Masters and men all work on the land or in the stables. Grain is planted and grown and harvested, bread is baked and cut for eating, vines are tended. But not peas, beans, or cabbage, and not barley or hops for beer, nor apples for cider. There is barrel making, a gigantic

crane, a gigantic screw-press, a pulley for hoisting hay. Thus, I don't

know how the author can say that there is "scarcely a hint of trade and commerce".

Small but vivid scenes were added to borders of some calendars which display wine casks and firewood on river barges brought to a city gate, grain ground into flour in water mills on a river and those mills are secured beneath the arches of a bridge, sheep and oxen plodding to market, sacks of goods on wheelbarrows or pulled on sleds, officials assessing goods for custom. In the margin of one calendar illustration (figure 5-3) is a wagon delivering hay in a city street which the author

believes would be rare, not recognising that there are still many city streets in France, Germany, and Italy where one may observe this today (cities having grown up around the barns, but the farming work continues).

Other scenes appear concerning the ages of men and their stages of life,

for example children at their games and sometimes children at work with their parents; dance and musical instruments; archery and bowls; hunting and hawking. Farmwork makes heavy demands, but workers in these

illustrations find time for flirting in the hayfield.

Why were these calendars made with such extensive illustrations? There was an interest to which the craftsmen responded. Apparently, it was expected that customers had average tastes and that the market was international. Custom-made books for individuals or for a particular family were rare, though a few have become famous today. Even those very costly books made for one patron may actually have been sold to another, a great distance away, and with a new coat-of-arms added if the

price were right.

The title of this book may invite some readers to expect an analysis of the making and using of calenders, a study of computus. That word and the scientific work it requires, however, are avoided in this book, and the author says about the reckoning of times: "Quite obviously, this is not work for the faint hearted or the mathematically challenged." (220)

There is a useful introduction to this necessary basis for calendars in the Appendix, "The Calendar Page Decoded", which at least mentions all those columns of numerals and letters which were always found to the left side of the numbers indicating days of the month. Speaking about "Golden Numbers", that is, weekdays and how they shifted from year to year, she adds that "Most readers must have expected to find them on the

page, and been dimly aware of their importance, while lacking the ability to release the power of these elegant enigmas." For this, one must turn to the works of Ginzel, Krusch, Cheney, Jones, or Stevens (none of whom are cited).
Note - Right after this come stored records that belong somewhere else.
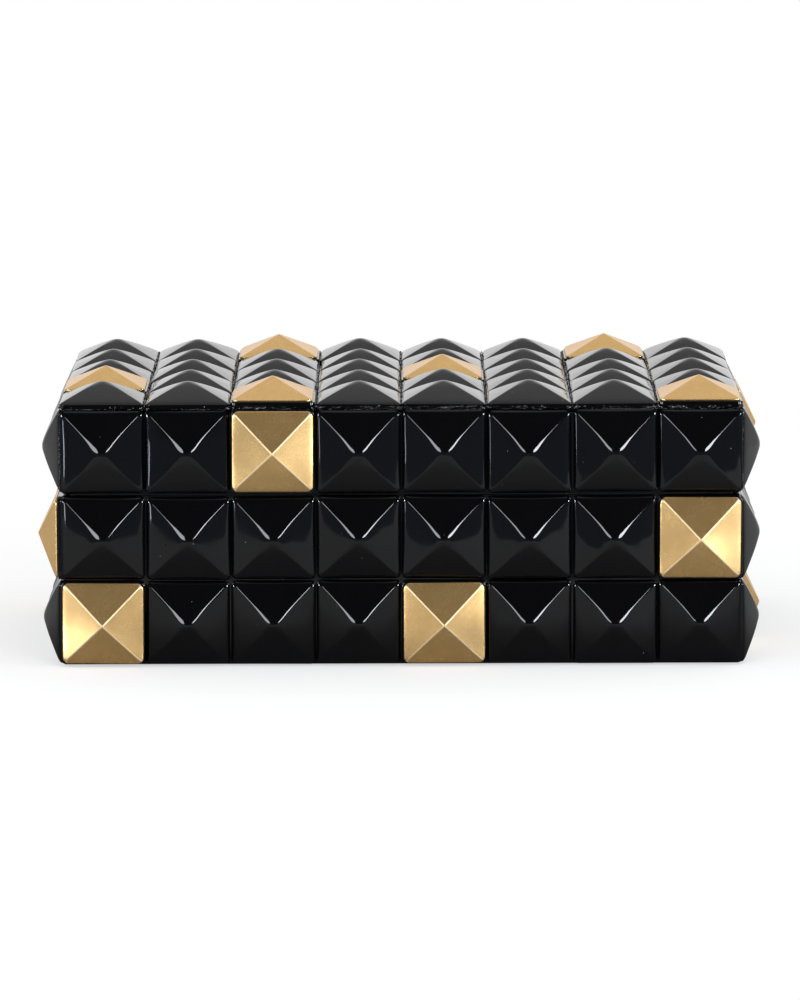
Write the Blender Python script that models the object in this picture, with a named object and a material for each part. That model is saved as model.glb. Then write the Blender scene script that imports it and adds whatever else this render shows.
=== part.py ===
"""Storage box: a hinged wooden chest clad all over in pyramid studs, black with a few in satin gold.

Metres, +Z up. The origin is under the middle of the box, on the surface that it stands on.
The viewer stands at -Y, so +X is the viewer's right. All studs sit on one square grid.
The lid is the top and the first row of studs, and it turns back on two butt hinges."""

import math

import bmesh
import bpy
from mathutils import Matrix, Vector

MM = 0.001

# The grid of studs
PITCH = 36.0 * MM  # from one stud's middle to the next
COLUMNS = 8  # studs across the front
DEPTH_ROWS = 5  # studs from front to back
LID_ROWS = 1  # rows of studs round the lid
BASE_ROWS = 2  # rows of studs round the base
LID_SEAM = 0.8 * MM  # extra room between the lid's studs and the base's
PANEL_LIFT = 0.8 * MM  # the lowest studs stand this far clear of the table

# A black stud: a straight skirt, four slopes and a blunt tip
STUD_GAP = 0.7 * MM  # the groove between two black studs
BLACK_CORNER = 2.2 * MM
BLACK_RISE = 8.1 * MM  # from the skirt to the point that the slopes aim at
BLACK_TIP = 1.2 * MM  # side of the blunt tip
WALL_SKIRT = 0.4 * MM  # skirt above the grid's plane, round the walls
TOP_SKIRT = 2.4 * MM  # the same on the top, whose studs stand prouder
GROOVE_DEPTH = 1.6 * MM  # from the grid's plane down to the ground between studs

# A gold stud: a pressed sheet cap, glued on a flat black pad
GOLD_MARGIN = 0.55 * MM  # black pad that shows along each side of a gold stud
GOLD_CORNER = 2.8 * MM
GOLD_RISE = 8.1 * MM
GOLD_TIP = 0.3 * MM
GOLD_SKIRT = 0.8 * MM
GOLD_SHEET = 0.8 * MM
PAD_RISE = 0.4 * MM  # the pad's top above a black stud's skirt

CORNER_STEPS = 1  # facets in a stud's rounded corner
ROUND_STEPS = 12  # facets round a hinge barrel, pin or screw
FOOT_STEPS = 24

# The carcass under the studs
PANEL_THICKNESS = 4.0 * MM  # from the grid's plane to the back of a stud panel
WALL_THICKNESS = 9.0 * MM
BOARD_THICKNESS = 6.0 * MM  # top and bottom boards
LINING_THICKNESS = 1.2 * MM
LINING_SETBACK = 1.0 * MM  # from a wooden rim to the lining's edge
SEAT_GAP = 0.3 * MM  # the glue line, or the air, between two pieces that meet

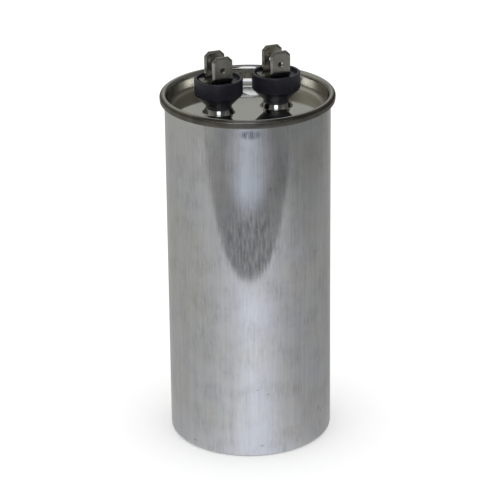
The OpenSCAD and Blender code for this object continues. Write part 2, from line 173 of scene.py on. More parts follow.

The book is well-organised, well-written, and is a pleasant tour of the artwork of calendars in the fifteenth and sixteenth centuries, with numerous selections from other periods. Illustrations are many, mostly black and white, though eight colour plates are found between pages 56 and 57. Numbering of figures is by chapter, thus 1-1, 1-2, 1-3 et seq. and 2-1, 2-2, 2-3 etc. But colour plates retain the same numbering while placed out of sequence. Notes and references are at the end of each chapter, with a bibliography and index at the end--quite useful.